热障涂层TGO界面应力分布及裂纹扩展行为的研究进展

Progress on Stress Distribution and Crack Propagation Behavior at the TGO Interfaces of Thermal Barrier Coatings

热障涂层以其优异的抗氧化、隔热、耐腐蚀性而广泛应用于热端部件表面。在超过1000℃高温的服役环境下,外界的氧元素通过陶瓷层扩散到粘接层界面,与其中的金属元素发生氧化反应生成一层热生长高温氧化物(TGO)。随着服役时间的增加,TGO不断生长,TGO界面产生较大的热应力,导致裂纹的萌生与扩展,使得涂层大面积剥落,因此TGO氧化失效的研究既是难点也是热点问题。总结了研究TGO界面建立的主要几种模型,例如同心圆界面模型、曲线弦界面模型和真实界面模型,其中曲线几何结构通常只需要振幅和波长即可很好地描述界面,因此大多数模型建立采用了曲线模型。在此基础上,重点综述了界面形貌、界面粗糙度和TGO厚度对应力分布的影响,以及从应变能释放率和裂纹路径两个角度探讨了界面损伤行为。上述研究很好地阐明了TGO生长过程,但是仅考虑了形态特征对应力分布的影响,接下来的研究应考虑真实TGO界面并完善模拟的准确性,同时发展有限元技术实现在实际条件下裂纹扩展路径和使用寿命的预测。

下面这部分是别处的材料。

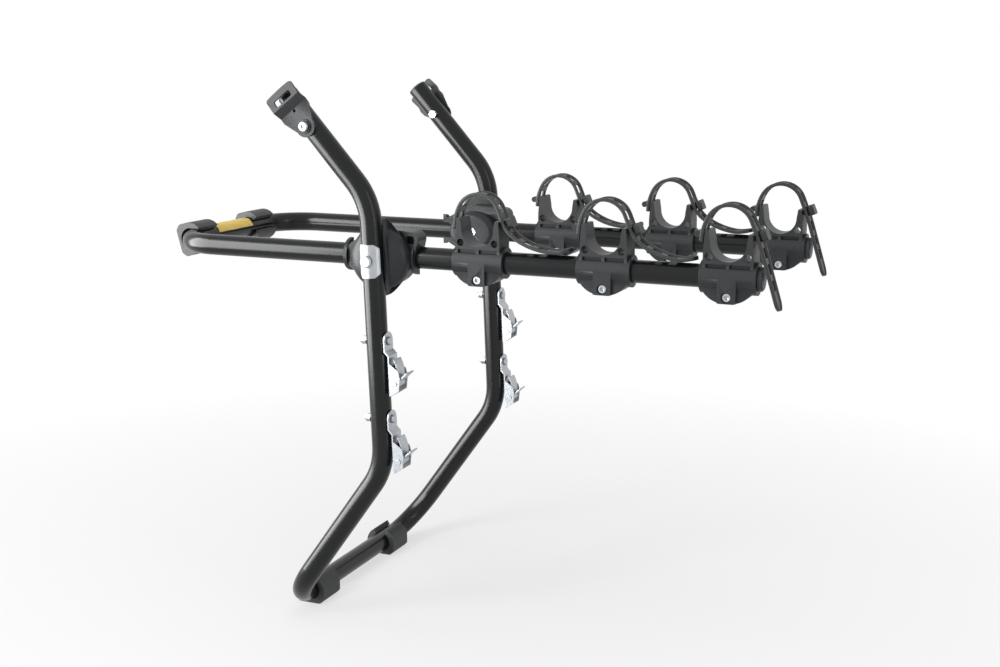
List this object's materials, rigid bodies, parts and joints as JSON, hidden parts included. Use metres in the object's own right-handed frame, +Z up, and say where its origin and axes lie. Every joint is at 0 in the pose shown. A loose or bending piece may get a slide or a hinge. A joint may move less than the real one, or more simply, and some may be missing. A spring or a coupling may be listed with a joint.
{
  "type": "strap-on bicycle carrier",
  "caption": "Strap-on rear bicycle carrier: bent upright frame and folding arm frame joined at toothed hubs, with padded crossbars, strap cradles, cam buckles and slotted brackets.",
  "frame": {"origin": "midway between the two lower foot pads, on the plane of their flat faces", "axes": "+X away from the vehicle, the way the arms point; +Y across the carrier, from the left side to the right; +Z up"},
  "size_m": [0.8837, 0.4262, 0.7384],
  "materials": {
    "black_tube": "satin powder coat",
    "pad_rubber": "matte",
    "grey_plate": "satin powder coat",
    "strap_rubber": "satin",
    "hub_plastic": "satin",
    "cradle_plastic": "moulded matte",
    "plug_plastic": "moulded matte",
    "yellow_band": "printed film",
    "dark_washer": "matte",
    "spring_steel": "bright",
    "zinc_steel": "bright zinc"
  },
  "bodies": {
    "upright": {"upright_tube": "black_tube", "leg_plugs": "plug_plastic", "foot_pad_left": "pad_rubber", "foot_pad_right": "pad_rubber", "hub_cup_left": "hub_plastic", "hub_cup_right": "hub_plastic", "saddle_washers": "zinc_steel", "hub_bolts": "zinc_steel", "hub_nuts": "zinc_steel", "bracket_screws": "zinc_steel", "bracket_nuts": "zinc_steel", "bracket_washers": "dark_washer", "buckle_bolts": "zinc_steel", "buckle_nuts": "zinc_steel", "buckle_washers": "zinc_steel"},
    "arms": {"arm_tube": "black_tube", "rest_pad_left": "pad_rubber", "rest_pad_right": "pad_rubber", "marker_band": "yellow_band", "hub_housing_left": "hub_plastic", "hub_housing_right": "hub_plastic", "hub_cap_left": "hub_plastic", "hub_cap_right": "hub_plastic", "arm_plugs": "plug_plastic", "cradle_screws": "zinc_steel", "cradle_nuts": "zinc_steel", "cradle_1_left": "cradle_plastic", "strap_1_left": "strap_rubber", "cradle_1_right": "cradle_plastic", "strap_1_right": "strap_rubber", "cradle_2_left": "cradle_plastic", "strap_2_left": "strap_rubber", "cradle_2_right": "cradle_plastic", "strap_2_right": "strap_rubber", "cradle_3_left": "cradle_plastic", "strap_3_left": "strap_rubber", "cradle_3_right": "cradle_plastic", "strap_3_right": "strap_rubber"},
    "bracket_left": {"strap_bracket_left": "grey_plate"},
    "bracket_right": {"strap_bracket_right": "grey_plate"},
    "buckle_upper_left": {"buckle_frame_upper_left": "zinc_steel", "cam_pin_upper_left": "zinc_steel", "cam_spring_upper_left": "spring_steel"},
    "lever_upper_left": {"cam_lever_upper_left": "zinc_steel"},
    "buckle_upper_right": {"buckle_frame_upper_right": "zinc_steel", "cam_pin_upper_right": "zinc_steel", "cam_spring_upper_right": "spring_steel"},
    "lever_upper_right": {"cam_lever_upper_right": "zinc_steel"},
    "buckle_lower_left": {"buckle_frame_lower_left": "zinc_steel", "cam_pin_lower_left": "zinc_steel", "cam_spring_lower_left": "spring_steel"},
    "lever_lower_left": {"cam_lever_lower_left": "zinc_steel"},
    "buckle_lower_right": {"buckle_frame_lower_right": "zinc_steel", "cam_pin_lower_right": "zinc_steel", "cam_spring_lower_right": "spring_steel"},
    "lever_lower_right": {"cam_lever_lower_right": "zinc_steel"}
  },
  "joints": [
    {"name": "arm_fold", "type": "hinge", "parent": "upright", "child": "arms", "pos_m": [0.14305, 0, 0.5118], "axis": [0, 1, 0], "range_deg": [-30, 90]},
    {"name": "bracket_swing_left", "type": "hinge", "parent": "upright", "child": "bracket_left", "pos_m": [0.05751, -0.2036, 0.68138], "axis": [0, 1, 0], "range_deg": [-40, 40]},
    {"name": "bracket_swing_right", "type": "hinge", "parent": "upright", "child": "bracket_right", "pos_m": [0.05751, 0.2036, 0.68138], "axis": [0, 1, 0], "range_deg": [-40, 40]},
    {"name": "buckle_swing_upper_left", "type": "hinge", "parent": "upright", "child": "buckle_upper_left", "pos_m": [0.16178, -0.1875, 0.40746], "axis": [0.9992, 0, 0.0395], "range_deg": [-25, 5]},
    {"name": "cam_release_upper_left", "type": "hinge", "parent": "buckle_upper_left", "child": "lever_upper_left", "pos_m": [0.17783, -0.1875, 0.35335], "axis": [0, 1, 0], "range_deg": [0, 50], "stiffness_Nm_per_rad": 0.05, "springref_deg": -11.46},
    {"name": "buckle_swing_upper_right", "type": "hinge", "parent": "upright", "child": "buckle_upper_right", "pos_m": [0.16178, 0.1875, 0.40746], "axis": [0.9992, 0, 0.0395], "range_deg": [-5, 25]},
    {"name": "cam_release_upper_right", "type": "hinge", "parent": "buckle_upper_right", "child": "lever_upper_right", "pos_m": [0.17783, 0.1875, 0.35335], "axis": [0, 1, 0], "range_deg": [0, 50], "stiffness_Nm_per_rad": 0.05, "springref_deg": -11.46},
    {"name": "buckle_swing_lower_left", "type": "hinge", "parent": "upright", "child": "buckle_lower_left", "pos_m": [0.16589, -0.1875, 0.30354], "axis": [0.9992, 0, 0.0395], "range_deg": [-25, 5]},
    {"name": "cam_release_lower_left", "type": "hinge", "parent": "buckle_lower_left", "child": "lever_lower_left", "pos_m": [0.18194, -0.1875, 0.24943], "axis": [0, 1, 0], "range_deg": [0, 50], "stiffness_Nm_per_rad": 0.05, "springref_deg": -11.46},
    {"name": "buckle_swing_lower_right", "type": "hinge", "parent": "upright", "child": "buckle_lower_right", "pos_m": [0.16589, 0.1875, 0.30354], "axis": [0.9992, 0, 0.0395], "range_deg": [-5, 25]},
    {"name": "cam_release_lower_right", "type": "hinge", "parent": "buckle_lower_right", "child": "lever_lower_right", "pos_m": [0.18194, 0.1875, 0.24943], "axis": [0, 1, 0], "range_deg": [0, 50], "stiffness_Nm_per_rad": 0.05, "springref_deg": -11.46}
  ]
}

Thermal barrier coatings(TBCs)has been widely used on the surface of hot end components because its excellent high temperature oxidation resistance,adiabatic performance and corrosion resistance.In service environments with temperatures in excess of 1000℃,external oxygen elements will diffuse through the toping coating to the interface of the bonding coating,and reacts with the metal elements in it to form a layer of thermal growth oxidation(TGO).With the increase of service time,the TGO interface generates high thermal stress during the continuous growth of TGO leads to crack initiation and propagation,which results in the peeling off of large areas of the coating.Therefore,the study of TGO oxidation failure is both a tough and a popular problem.This paper summarizes the main models used in the study of TGO interface establishment,such as concentric circle interface model,curved string interface model and real interface model.The curve string geometry generally requires only amplitude and wavelength to describe the interface well,so most modeling are established by the curve model.Based on this,the influence of interfacial topography,interfacial roughness and TGO thickness on stress distribution are summarized,and the interfacial damage behavior is discussed from both the strain energy release rate and the crack trajectory.The mentioned studies have provided a sound illustration of the TGO growth process,but only the influence of morphological features on stress distribution has been considered,therefore further research should consider the real TGO interface and refine the accuracy of the simulation results,and develop FEM techniques to achieve predict crack propagation trajectory and service life under realistic conditions.